-- start --

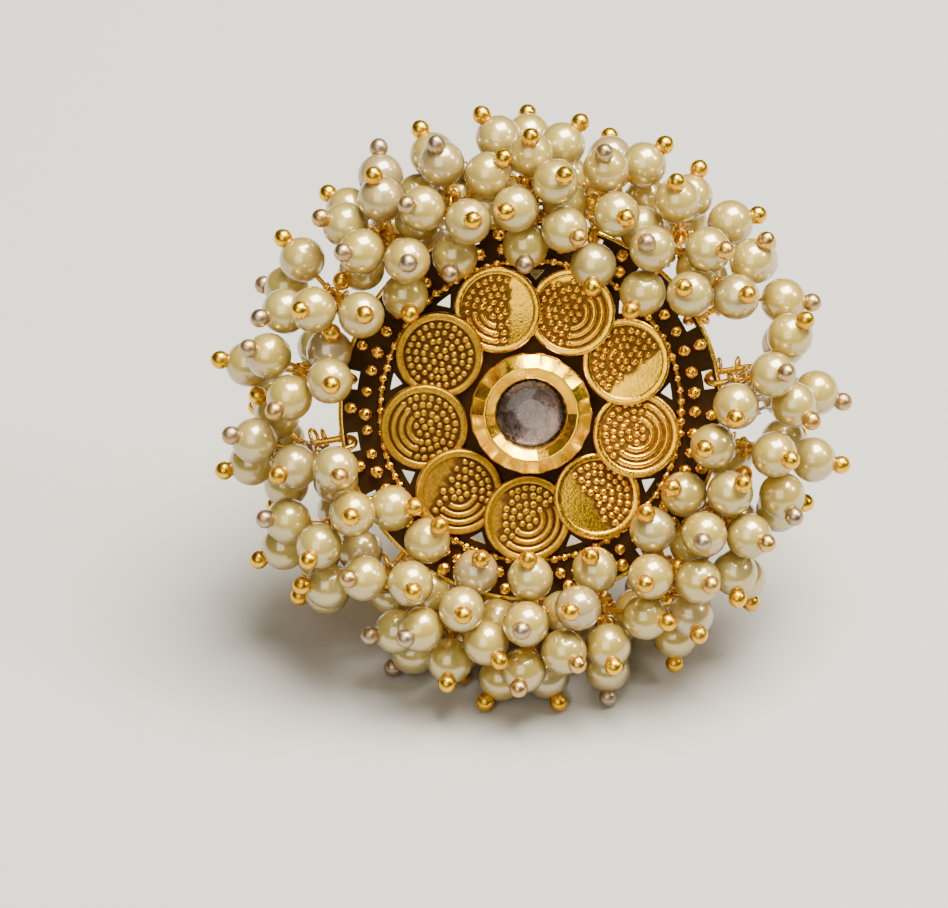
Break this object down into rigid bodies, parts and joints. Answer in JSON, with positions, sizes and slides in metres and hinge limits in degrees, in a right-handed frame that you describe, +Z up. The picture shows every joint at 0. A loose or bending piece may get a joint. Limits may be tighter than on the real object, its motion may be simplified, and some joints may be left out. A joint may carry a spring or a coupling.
{
  "type": "finger ring",
  "caption": "Round cocktail finger ring: a dial of overlapping coins round a bezel-set stone, edged with bunches of pearl drops, on a plain band.",
  "frame": {"origin": "bottom centre of the box round the whole ring, on the surface that it lies on", "axes": "+X along the finger's way through the band and the longest way across, +Z up, the face of the ring towards -Y and upwards"},
  "size_m": [0.0418, 0.033, 0.0334],
  "materials": {
    "antique_gold": "polished, darkened in the recesses",
    "band_gold": "polished",
    "wire_gold": "bright, tarnished in places",
    "pearl": "pearl lacquer",
    "stone_glass": "clear, foiled behind"
  },
  "bodies": {
    "root": {"coin_dial": "antique_gold", "centre_stone": "stone_glass", "finger_band": "band_gold", "pearl_bunch_01": "pearl", "pearl_bunch_02": "pearl", "pearl_bunch_03": "pearl", "pearl_bunch_04": "pearl", "pearl_bunch_05": "pearl", "pearl_bunch_06": "pearl", "pearl_bunch_07": "pearl", "pearl_bunch_08": "pearl", "pearl_bunch_09": "pearl", "pearl_bunch_10": "pearl", "pearl_bunch_11": "pearl", "pearl_bunch_12": "pearl", "pearl_bunch_13": "pearl", "pearl_bunch_14": "pearl", "pearl_bunch_15": "pearl", "pearl_bunch_16": "pearl", "pearl_bunch_17": "pearl", "pearl_bunch_18": "pearl"}
  },
  "joints": []
}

-- end --

- **TASK DETAILS**
Reproduce all of the data exactly as given.

- **ANSWER TO THIS EXERCISE**
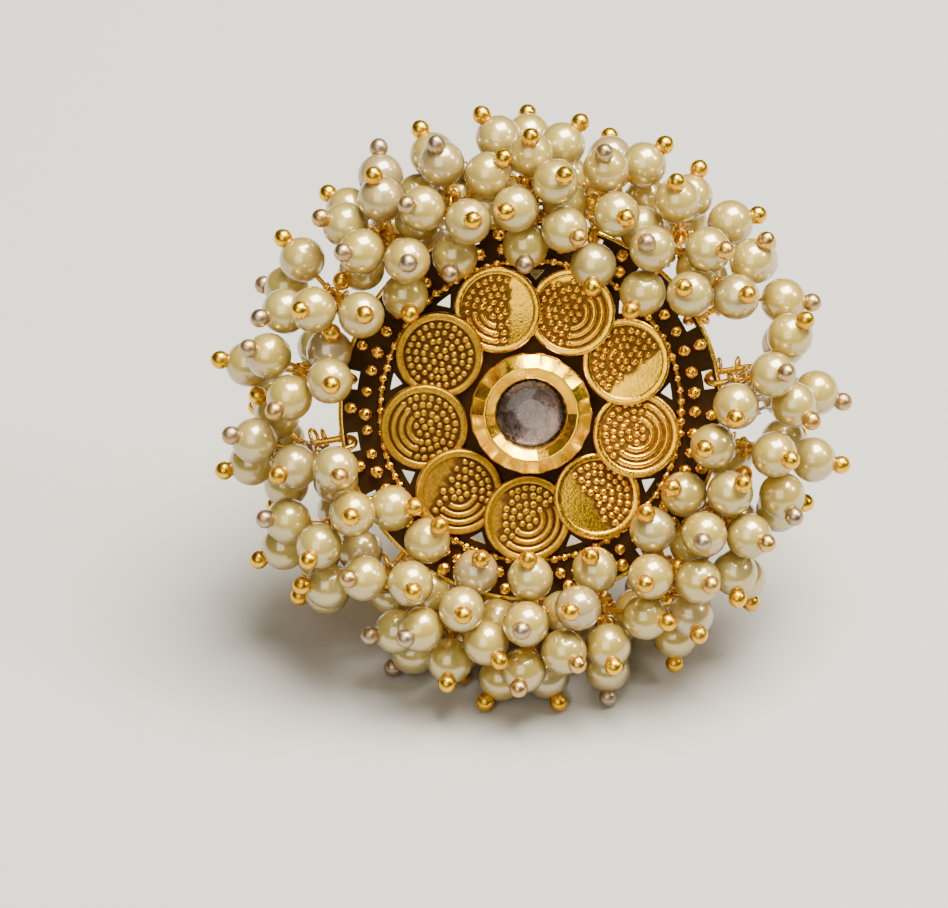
Break this object down into rigid bodies, parts and joints. Answer in JSON, with positions, sizes and slides in metres and hinge limits in degrees, in a right-handed frame that you describe, +Z up. The picture shows every joint at 0. A loose or bending piece may get a joint. Limits may be tighter than on the real object, its motion may be simplified, and some joints may be left out. A joint may carry a spring or a coupling.
{
  "type": "finger ring",
  "caption": "Round cocktail finger ring: a dial of overlapping coins round a bezel-set stone, edged with bunches of pearl drops, on a plain band.",
  "frame": {"origin": "bottom centre of the box round the whole ring, on the surface that it lies on", "axes": "+X along the finger's way through the band and the longest way across, +Z up, the face of the ring towards -Y and upwards"},
  "size_m": [0.0418, 0.033, 0.0334],
  "materials": {
    "antique_gold": "polished, darkened in the recesses",
    "band_gold": "polished",
    "wire_gold": "bright, tarnished in places",
    "pearl": "pearl lacquer",
    "stone_glass": "clear, foiled behind"
  },
  "bodies": {
    "root": {"coin_dial": "antique_gold", "centre_stone": "stone_glass", "finger_band": "band_gold", "pearl_bunch_01": "pearl", "pearl_bunch_02": "pearl", "pearl_bunch_03": "pearl", "pearl_bunch_04": "pearl", "pearl_bunch_05": "pearl", "pearl_bunch_06": "pearl", "pearl_bunch_07": "pearl", "pearl_bunch_08": "pearl", "pearl_bunch_09": "pearl", "pearl_bunch_10": "pearl", "pearl_bunch_11": "pearl", "pearl_bunch_12": "pearl", "pearl_bunch_13": "pearl", "pearl_bunch_14": "pearl", "pearl_bunch_15": "pearl", "pearl_bunch_16": "pearl", "pearl_bunch_17": "pearl", "pearl_bunch_18": "pearl"}
  },
  "joints": []
}